At this point in his curious side-career, McLellan has his deconstruction technique down to a science. Incorporating his skill with a camera, the detail-oriented experimenter has turned what were once idle personal explorations into striking works of visual art.

Drawing his inspiration from assembly diagrams of the sort found in user’s manuals, McLellan lays out his own “exploded views” using the physical components themselves, rather than two-dimensional digital facsimiles. In so doing, he eliminates abstraction from the equation, and presents viewers with the purest imaginable breakdowns of products they employ every day.

“I wanted to profile [them] in a way that was true to the object, that shows the mechanics,” McLellan says. “It’s quite amazing that the thing works, but then beyond that, how does it work?

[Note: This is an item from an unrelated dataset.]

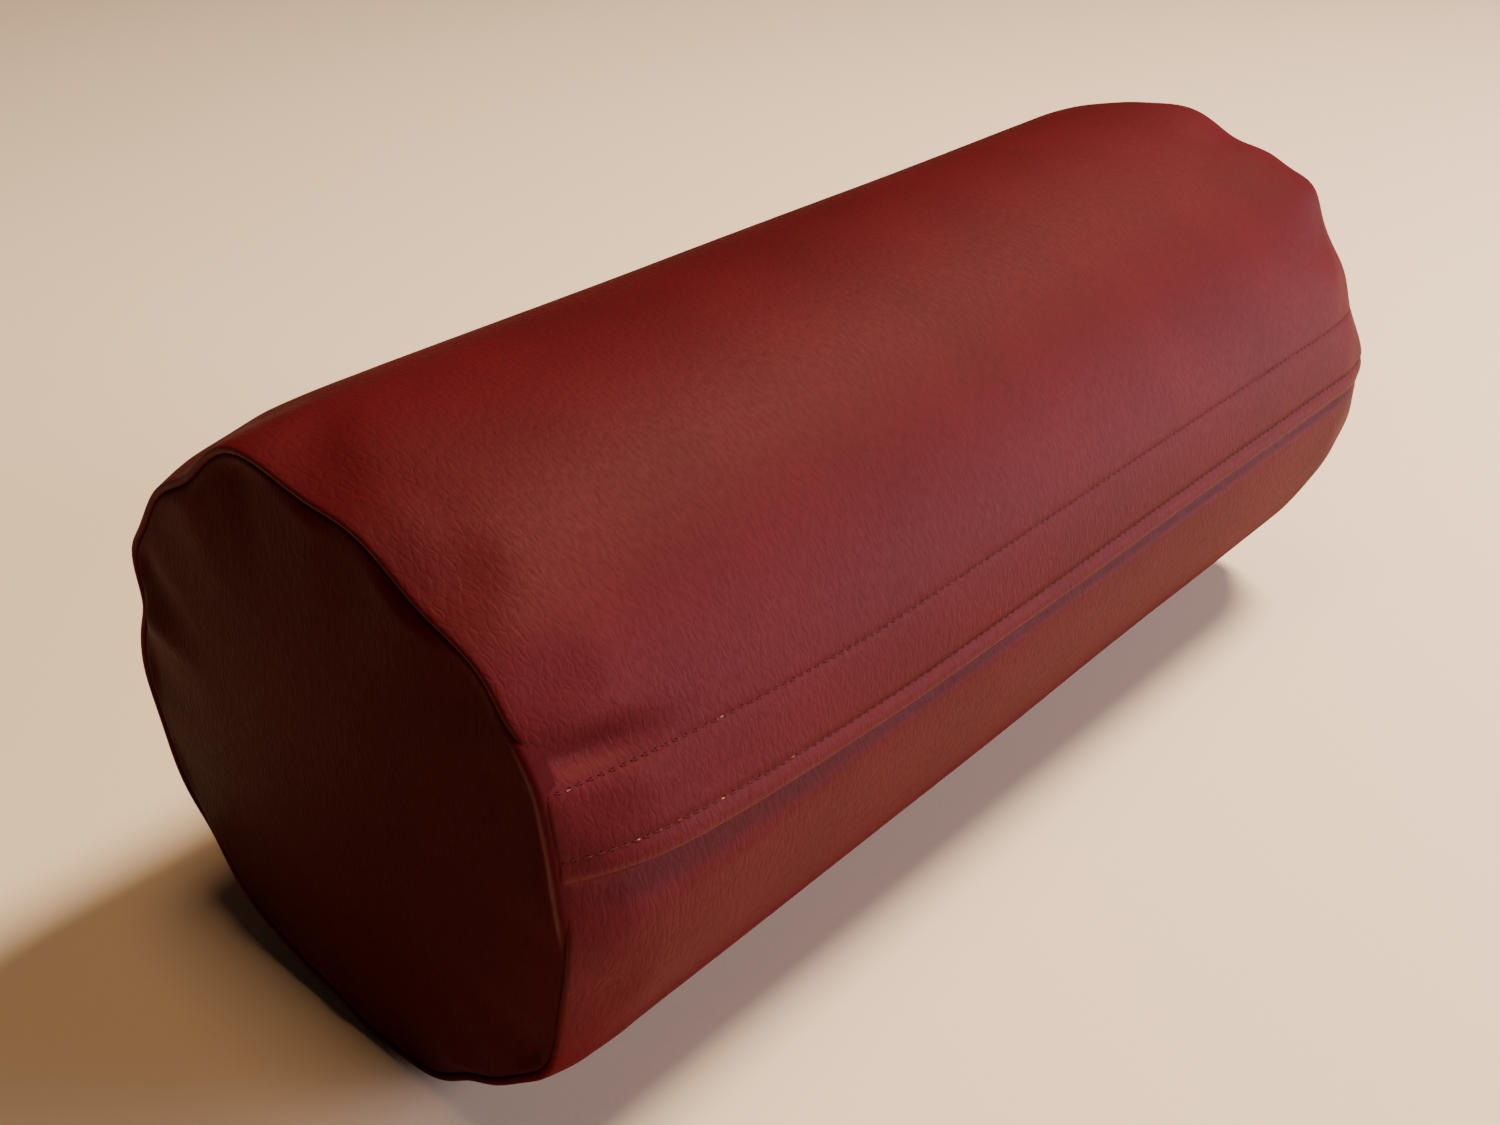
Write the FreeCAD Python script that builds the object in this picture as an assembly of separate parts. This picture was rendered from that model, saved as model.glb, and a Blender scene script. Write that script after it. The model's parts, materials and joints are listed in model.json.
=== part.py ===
import FreeCAD, Part
import math
import os

# Round bolster pillow: a vinyl cover with a zip placket and a disc sewn in at each end,
# over a foam core wrapped in batting.
#
# Millimetres. The pillow lies along X with its rest flat on z = 0, and the origin is the
# centre of that flat. The placket is on the -Y side; "left" is the -X end.
#
# Places on the placket side are given by x, by s (the distance down round the surface from
# the flap's hinge line) and by depth (the distance inwards from the outer surface).

V = FreeCAD.Vector
X_AXIS = V(1, 0, 0)

# --- overall shape ------------------------------------------------------------------
RADIUS = 100.0              # barrel, outer
BARREL_HALF = 190.0         # half the length of the straight barrel, before the shoulders
SEAM_HALF = 219.0           # half the distance between the body panel's two end edges
SHOULDER_RADIUS = 63.75     # arc that draws the barrel in to each end seam
REST_WIDTH = 44.0           # width of the flat that the pillow's weight presses underneath
END_DOME = 4.0              # how far each end panel bulges past its rim
AXIS_Z = math.sqrt(RADIUS ** 2 - (REST_WIDTH / 2) ** 2)

# --- vinyl and seams ----------------------------------------------------------------
VINYL = 1.0                 # thickness of one layer
HEM = 9.5                   # seam allowance turned in at each end
END_RIM = 92.0              # radius of the end panels' folded rim
THREAD = 0.5                # thread thickness
STITCH_PITCH = 3.3
STITCH_LENGTH = 2.5         # thread seen between two needle holes
SNUG = 0.05                 # play between two sewn faces that nest
CREASE = 0.1                # width left at the bottom of a folded crease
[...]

And how does it fit in one exterior shell?” His art attempts to answer these questions.

Things Come Apart by Todd McLellan

In his 2013 book Things Come Apart, McLellan presents dozens of richly colored images, each one captured from a bird’s-eye perspective, and each devoted to a particular appliance or gadget.

As the artist explains, arranging components in an intuitive, compelling way can be half the challenge. Part of his aim in crafting his schematic layouts is for viewers to be able to intuit the process by which the devices were broken down in the first place, i.e., to preserve to the extent possible the differentiation between the outermost, intermediate and innermost layers of parts.

McLellan is methodical in the extreme. “When I’m disassembling,” he says, “I understand: this is the core of the unit, so these pieces stay together, this is the top part of the unit, so those pieces stick,” and so on.

Having broken an object down into as many parts as possible using only rudimentary tools, McLellan orients the components in a way that strikes an elusive balance between technical rigor and visual appeal, then takes his photograph.

Looking at McLellan’s dazzling array of Smith-Corona typewriter components, 621 in all, one cannot help but be impressed, by the skill of both the artist and the machine’s original inventor. “When you start pulling it apart,” McLellan describes, “seeing the arms, and those three different levers. . . it’s quite amazing. The backwards engineering to that is unreal. It baffles me.”

Lately, in addition to his static, overhead views of disassembled devices, McLellan has refined a more dynamic kind of photography: mid-free fall snapshots of deconstructed objects caught in gravity’s pull. He sees these motional, chaotic images as the perfect complement to his precise maps of components.

“I’m Gemini,” he explains, “so I have two personalities.”

To capture cascading mechanical parts, McLellan initially took a bare-bones approach, relying on little more than a ladder, tripwire and high-speed camera. These days, with his projects growing increasingly ambitious in terms of component count, McLellan’s method is somewhat more refined.

Now, he drops components subset by subset, envisioning beforehand the way each should fall through the air. Once he’s captured an image of one subset more or less in line with his imagining, he moves on to the next, bearing in mind all the while the results of the previous shoots. When all is said and done, he layers the images, so it appears to the viewer as though the whole object was dropped and captured in one go.

McLellan’s two distinct styles of photography are both well-represented in the travelling exhibition, whose appeal he hopes will be universal. In particular, though, the artist and his Smithsonian sponsors are looking to enthrall scientists in the making, kids who might spend their weekends breaking apart toy cars in the way McLellan once did.

To this end, each stop on the tour will feature Spark!Lab activities—interactive, hands-on opportunities for neophytes to more intimately engage with the material, and to utilize their own curiosity.

McLellan himself is looking forward to the show in a big way. “I’m excited to see it, and see the reception,” he tells me. “And I hope a lot of the young engineers get excited by it [too].”

"Things Come Apart," a traveling exhibiton circulated by the Smithsonian Institution Traveling Exhibition Service (SITES) begins its 12-city national tour at the Upcountry History Museum at Furman University in Greenville, South Carolina, where it is on view through February 19, 2017.